**Exercise task:** Below this line is the material. Write out only its lines from the one containing "hard += make_boughs(twig_bark)" through the one containing "shown = obj.evaluated_get(depsgraph)", both kept, exactly.

**Records shown:**
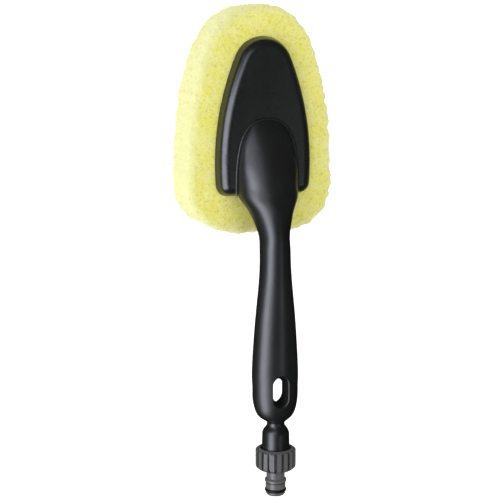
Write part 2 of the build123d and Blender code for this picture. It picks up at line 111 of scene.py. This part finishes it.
==
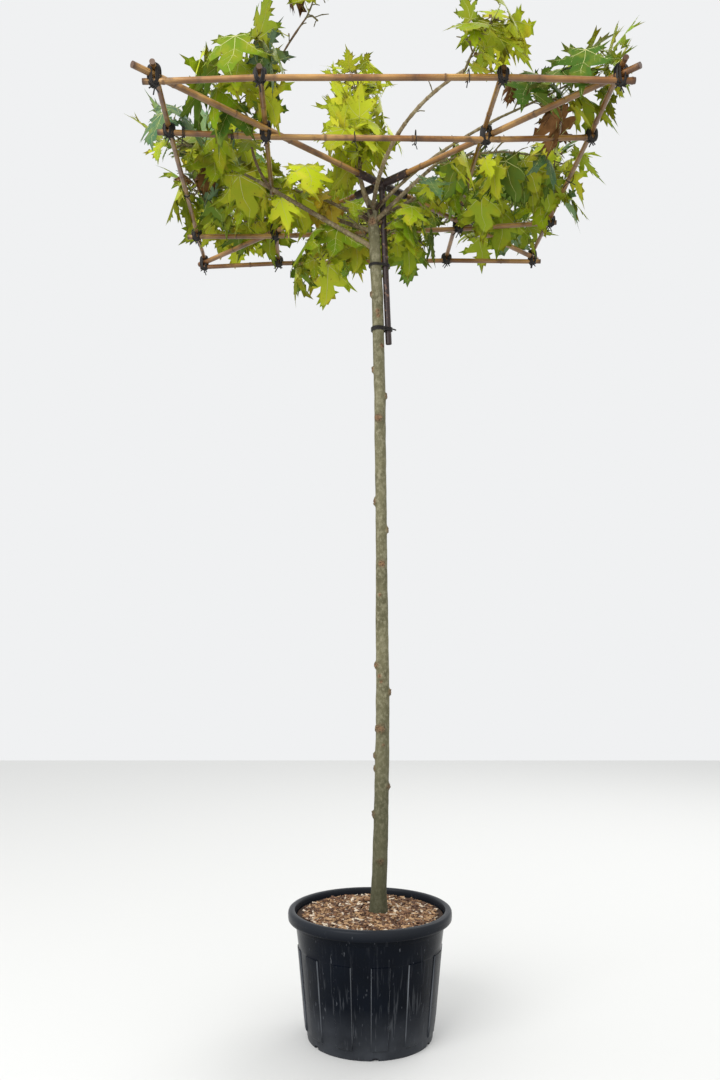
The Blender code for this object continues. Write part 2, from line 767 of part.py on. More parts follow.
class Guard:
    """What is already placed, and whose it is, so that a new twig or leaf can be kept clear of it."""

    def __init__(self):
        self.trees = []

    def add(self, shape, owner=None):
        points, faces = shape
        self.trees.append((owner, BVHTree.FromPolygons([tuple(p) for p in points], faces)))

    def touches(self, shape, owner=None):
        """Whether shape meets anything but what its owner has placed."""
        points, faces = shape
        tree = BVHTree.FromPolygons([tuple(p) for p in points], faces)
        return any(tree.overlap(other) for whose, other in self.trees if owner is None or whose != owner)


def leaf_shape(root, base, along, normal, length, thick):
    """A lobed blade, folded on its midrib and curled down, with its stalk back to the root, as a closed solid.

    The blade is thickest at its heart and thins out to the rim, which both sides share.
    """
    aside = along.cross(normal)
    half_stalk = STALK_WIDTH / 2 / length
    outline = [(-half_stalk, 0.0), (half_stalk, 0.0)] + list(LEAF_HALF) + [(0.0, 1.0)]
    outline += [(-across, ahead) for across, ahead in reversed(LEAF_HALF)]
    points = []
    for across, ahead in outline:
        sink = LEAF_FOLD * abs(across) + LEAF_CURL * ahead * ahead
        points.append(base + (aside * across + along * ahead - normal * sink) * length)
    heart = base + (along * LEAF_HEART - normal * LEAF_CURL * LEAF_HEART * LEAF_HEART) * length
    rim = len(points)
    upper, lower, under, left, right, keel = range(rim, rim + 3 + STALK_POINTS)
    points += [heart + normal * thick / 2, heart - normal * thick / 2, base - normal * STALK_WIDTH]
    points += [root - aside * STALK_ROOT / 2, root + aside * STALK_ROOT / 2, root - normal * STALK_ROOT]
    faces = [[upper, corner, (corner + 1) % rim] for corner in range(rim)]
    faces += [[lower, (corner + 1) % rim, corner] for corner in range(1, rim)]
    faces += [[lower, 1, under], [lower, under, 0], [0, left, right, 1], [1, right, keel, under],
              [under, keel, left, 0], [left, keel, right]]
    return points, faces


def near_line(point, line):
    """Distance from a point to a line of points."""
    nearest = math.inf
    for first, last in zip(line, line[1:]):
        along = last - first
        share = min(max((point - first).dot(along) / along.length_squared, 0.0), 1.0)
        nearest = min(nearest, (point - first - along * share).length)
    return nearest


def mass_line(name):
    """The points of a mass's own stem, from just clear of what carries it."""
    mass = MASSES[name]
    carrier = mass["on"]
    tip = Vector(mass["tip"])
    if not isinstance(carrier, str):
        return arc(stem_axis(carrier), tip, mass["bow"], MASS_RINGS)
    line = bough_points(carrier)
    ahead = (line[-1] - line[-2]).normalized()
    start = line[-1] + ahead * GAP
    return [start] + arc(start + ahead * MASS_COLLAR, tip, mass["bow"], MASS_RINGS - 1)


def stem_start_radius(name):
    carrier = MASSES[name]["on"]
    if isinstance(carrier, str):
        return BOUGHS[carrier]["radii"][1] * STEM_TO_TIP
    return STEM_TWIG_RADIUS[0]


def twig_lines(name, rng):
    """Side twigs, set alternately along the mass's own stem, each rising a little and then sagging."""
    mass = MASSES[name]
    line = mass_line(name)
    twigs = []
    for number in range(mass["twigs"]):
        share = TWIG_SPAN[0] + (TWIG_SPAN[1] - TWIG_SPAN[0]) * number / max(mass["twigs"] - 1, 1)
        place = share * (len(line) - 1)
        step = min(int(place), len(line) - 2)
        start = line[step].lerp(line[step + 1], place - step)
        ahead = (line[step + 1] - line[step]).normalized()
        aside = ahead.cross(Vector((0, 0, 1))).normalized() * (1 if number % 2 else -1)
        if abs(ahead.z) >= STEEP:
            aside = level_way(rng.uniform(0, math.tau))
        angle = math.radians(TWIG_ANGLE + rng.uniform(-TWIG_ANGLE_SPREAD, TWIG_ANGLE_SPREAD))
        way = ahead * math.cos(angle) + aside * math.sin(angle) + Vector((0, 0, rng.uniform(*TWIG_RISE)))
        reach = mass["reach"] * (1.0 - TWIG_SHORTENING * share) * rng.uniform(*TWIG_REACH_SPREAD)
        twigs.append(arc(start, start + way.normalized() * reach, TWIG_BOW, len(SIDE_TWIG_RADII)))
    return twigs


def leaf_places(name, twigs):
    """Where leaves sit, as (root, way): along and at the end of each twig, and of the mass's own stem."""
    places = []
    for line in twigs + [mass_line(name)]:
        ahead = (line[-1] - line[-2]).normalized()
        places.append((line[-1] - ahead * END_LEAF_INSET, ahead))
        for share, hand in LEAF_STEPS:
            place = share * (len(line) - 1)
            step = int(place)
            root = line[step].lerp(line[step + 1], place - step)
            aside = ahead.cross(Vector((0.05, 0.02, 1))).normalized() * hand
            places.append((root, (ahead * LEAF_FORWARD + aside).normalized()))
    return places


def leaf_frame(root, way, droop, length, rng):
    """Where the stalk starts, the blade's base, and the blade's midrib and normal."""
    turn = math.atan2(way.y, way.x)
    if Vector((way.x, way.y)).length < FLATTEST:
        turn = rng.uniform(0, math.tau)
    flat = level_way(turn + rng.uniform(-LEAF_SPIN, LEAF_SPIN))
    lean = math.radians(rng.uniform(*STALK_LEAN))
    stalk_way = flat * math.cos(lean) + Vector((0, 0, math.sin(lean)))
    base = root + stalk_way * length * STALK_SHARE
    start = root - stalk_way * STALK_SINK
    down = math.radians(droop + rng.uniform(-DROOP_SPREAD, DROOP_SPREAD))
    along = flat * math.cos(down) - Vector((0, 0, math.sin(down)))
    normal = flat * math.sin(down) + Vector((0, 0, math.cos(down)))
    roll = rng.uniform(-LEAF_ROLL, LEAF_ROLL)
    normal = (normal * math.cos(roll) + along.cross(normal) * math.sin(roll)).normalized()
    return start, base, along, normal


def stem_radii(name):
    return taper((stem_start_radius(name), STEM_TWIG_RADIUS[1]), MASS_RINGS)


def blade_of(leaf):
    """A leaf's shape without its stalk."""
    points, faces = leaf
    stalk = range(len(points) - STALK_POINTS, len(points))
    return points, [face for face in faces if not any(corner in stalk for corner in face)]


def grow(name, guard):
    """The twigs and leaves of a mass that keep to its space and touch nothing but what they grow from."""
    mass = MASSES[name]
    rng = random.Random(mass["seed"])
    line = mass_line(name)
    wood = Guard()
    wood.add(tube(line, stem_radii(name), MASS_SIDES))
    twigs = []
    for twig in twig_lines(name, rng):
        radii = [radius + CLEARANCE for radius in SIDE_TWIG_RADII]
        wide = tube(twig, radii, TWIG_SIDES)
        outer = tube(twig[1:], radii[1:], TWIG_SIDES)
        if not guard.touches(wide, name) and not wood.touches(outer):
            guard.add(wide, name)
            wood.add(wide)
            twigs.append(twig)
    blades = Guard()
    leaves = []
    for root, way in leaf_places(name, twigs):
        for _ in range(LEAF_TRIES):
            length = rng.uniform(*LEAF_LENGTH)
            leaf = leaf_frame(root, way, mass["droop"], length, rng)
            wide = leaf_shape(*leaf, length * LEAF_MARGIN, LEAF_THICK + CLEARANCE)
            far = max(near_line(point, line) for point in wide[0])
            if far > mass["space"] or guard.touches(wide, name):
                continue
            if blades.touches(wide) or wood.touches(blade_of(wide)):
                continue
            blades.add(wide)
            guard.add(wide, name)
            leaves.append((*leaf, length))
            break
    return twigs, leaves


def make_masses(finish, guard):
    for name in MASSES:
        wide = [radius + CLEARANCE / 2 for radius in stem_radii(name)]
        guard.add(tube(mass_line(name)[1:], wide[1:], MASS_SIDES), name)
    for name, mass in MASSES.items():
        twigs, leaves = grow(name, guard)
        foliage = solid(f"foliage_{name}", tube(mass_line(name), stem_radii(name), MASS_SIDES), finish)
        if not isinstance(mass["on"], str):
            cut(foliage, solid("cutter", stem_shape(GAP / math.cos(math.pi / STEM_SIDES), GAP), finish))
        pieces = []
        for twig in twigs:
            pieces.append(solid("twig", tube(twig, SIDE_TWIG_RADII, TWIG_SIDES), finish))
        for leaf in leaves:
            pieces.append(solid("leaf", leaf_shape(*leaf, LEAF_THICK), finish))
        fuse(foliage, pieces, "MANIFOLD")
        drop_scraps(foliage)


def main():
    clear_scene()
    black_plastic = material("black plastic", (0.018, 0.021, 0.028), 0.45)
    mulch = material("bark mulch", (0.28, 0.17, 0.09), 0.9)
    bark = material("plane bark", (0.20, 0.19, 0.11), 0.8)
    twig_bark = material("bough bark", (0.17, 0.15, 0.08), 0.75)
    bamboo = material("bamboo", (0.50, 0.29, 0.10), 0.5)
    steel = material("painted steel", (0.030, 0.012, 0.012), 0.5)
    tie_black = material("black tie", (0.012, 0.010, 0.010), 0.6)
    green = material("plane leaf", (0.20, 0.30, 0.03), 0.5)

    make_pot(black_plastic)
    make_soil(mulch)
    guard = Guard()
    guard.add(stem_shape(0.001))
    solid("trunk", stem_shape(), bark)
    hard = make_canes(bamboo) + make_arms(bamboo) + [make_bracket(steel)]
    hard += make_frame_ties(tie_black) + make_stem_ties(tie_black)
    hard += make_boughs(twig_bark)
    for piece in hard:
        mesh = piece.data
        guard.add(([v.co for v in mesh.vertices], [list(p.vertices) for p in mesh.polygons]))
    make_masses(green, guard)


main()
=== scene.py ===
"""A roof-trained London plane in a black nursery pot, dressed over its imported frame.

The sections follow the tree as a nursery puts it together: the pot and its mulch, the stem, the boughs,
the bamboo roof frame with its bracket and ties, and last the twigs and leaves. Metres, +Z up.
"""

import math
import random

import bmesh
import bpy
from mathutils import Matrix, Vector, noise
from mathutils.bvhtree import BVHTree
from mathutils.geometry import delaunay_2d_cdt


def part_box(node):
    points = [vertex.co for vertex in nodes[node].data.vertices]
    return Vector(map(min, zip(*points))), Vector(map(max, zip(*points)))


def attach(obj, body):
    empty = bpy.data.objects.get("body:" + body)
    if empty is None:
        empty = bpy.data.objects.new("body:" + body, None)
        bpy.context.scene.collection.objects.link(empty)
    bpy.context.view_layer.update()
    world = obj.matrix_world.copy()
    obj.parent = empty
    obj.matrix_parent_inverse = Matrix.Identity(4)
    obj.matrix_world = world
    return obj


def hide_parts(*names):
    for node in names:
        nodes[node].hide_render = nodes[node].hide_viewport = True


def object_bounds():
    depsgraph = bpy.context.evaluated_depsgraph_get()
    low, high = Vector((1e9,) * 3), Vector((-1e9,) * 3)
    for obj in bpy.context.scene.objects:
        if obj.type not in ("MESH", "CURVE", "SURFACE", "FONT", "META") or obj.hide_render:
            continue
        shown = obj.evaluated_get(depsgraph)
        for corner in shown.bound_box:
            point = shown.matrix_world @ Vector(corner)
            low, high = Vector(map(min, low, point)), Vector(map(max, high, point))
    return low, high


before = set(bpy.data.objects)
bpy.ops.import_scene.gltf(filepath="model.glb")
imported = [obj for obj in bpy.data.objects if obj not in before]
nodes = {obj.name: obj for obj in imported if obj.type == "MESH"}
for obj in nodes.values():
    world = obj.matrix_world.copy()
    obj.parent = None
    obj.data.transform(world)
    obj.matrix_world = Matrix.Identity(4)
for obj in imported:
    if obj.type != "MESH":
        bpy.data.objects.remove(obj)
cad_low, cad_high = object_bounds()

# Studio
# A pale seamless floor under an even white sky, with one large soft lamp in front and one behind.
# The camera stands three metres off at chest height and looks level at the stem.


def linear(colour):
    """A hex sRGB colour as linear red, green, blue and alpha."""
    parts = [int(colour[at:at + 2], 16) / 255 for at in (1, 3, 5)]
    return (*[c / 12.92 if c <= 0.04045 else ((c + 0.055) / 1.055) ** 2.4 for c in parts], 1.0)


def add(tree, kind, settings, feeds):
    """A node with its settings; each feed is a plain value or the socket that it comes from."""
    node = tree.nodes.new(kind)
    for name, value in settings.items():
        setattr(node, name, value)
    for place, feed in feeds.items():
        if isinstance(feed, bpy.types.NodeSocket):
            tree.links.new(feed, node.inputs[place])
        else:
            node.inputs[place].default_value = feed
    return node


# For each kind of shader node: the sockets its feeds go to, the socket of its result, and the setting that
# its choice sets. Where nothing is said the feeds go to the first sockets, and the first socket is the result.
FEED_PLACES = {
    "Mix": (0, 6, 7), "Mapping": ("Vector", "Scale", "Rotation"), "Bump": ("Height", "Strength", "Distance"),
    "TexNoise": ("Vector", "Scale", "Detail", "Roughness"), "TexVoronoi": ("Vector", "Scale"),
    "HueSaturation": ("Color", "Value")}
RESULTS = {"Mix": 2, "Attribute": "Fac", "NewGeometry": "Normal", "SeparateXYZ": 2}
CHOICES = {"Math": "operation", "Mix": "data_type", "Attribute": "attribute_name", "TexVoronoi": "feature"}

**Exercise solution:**
    hard += make_boughs(twig_bark)
    for piece in hard:
        mesh = piece.data
        guard.add(([v.co for v in mesh.vertices], [list(p.vertices) for p in mesh.polygons]))
    make_masses(green, guard)


main()
=== scene.py ===
"""A roof-trained London plane in a black nursery pot, dressed over its imported frame.

The sections follow the tree as a nursery puts it together: the pot and its mulch, the stem, the boughs,
the bamboo roof frame with its bracket and ties, and last the twigs and leaves. Metres, +Z up.
"""

import math
import random

import bmesh
import bpy
from mathutils import Matrix, Vector, noise
from mathutils.bvhtree import BVHTree
from mathutils.geometry import delaunay_2d_cdt


def part_box(node):
    points = [vertex.co for vertex in nodes[node].data.vertices]
    return Vector(map(min, zip(*points))), Vector(map(max, zip(*points)))


def attach(obj, body):
    empty = bpy.data.objects.get("body:" + body)
    if empty is None:
        empty = bpy.data.objects.new("body:" + body, None)
        bpy.context.scene.collection.objects.link(empty)
    bpy.context.view_layer.update()
    world = obj.matrix_world.copy()
    obj.parent = empty
    obj.matrix_parent_inverse = Matrix.Identity(4)
    obj.matrix_world = world
    return obj


def hide_parts(*names):
    for node in names:
        nodes[node].hide_render = nodes[node].hide_viewport = True


def object_bounds():
    depsgraph = bpy.context.evaluated_depsgraph_get()
    low, high = Vector((1e9,) * 3), Vector((-1e9,) * 3)
    for obj in bpy.context.scene.objects:
        if obj.type not in ("MESH", "CURVE", "SURFACE", "FONT", "META") or obj.hide_render:
            continue
        shown = obj.evaluated_get(depsgraph)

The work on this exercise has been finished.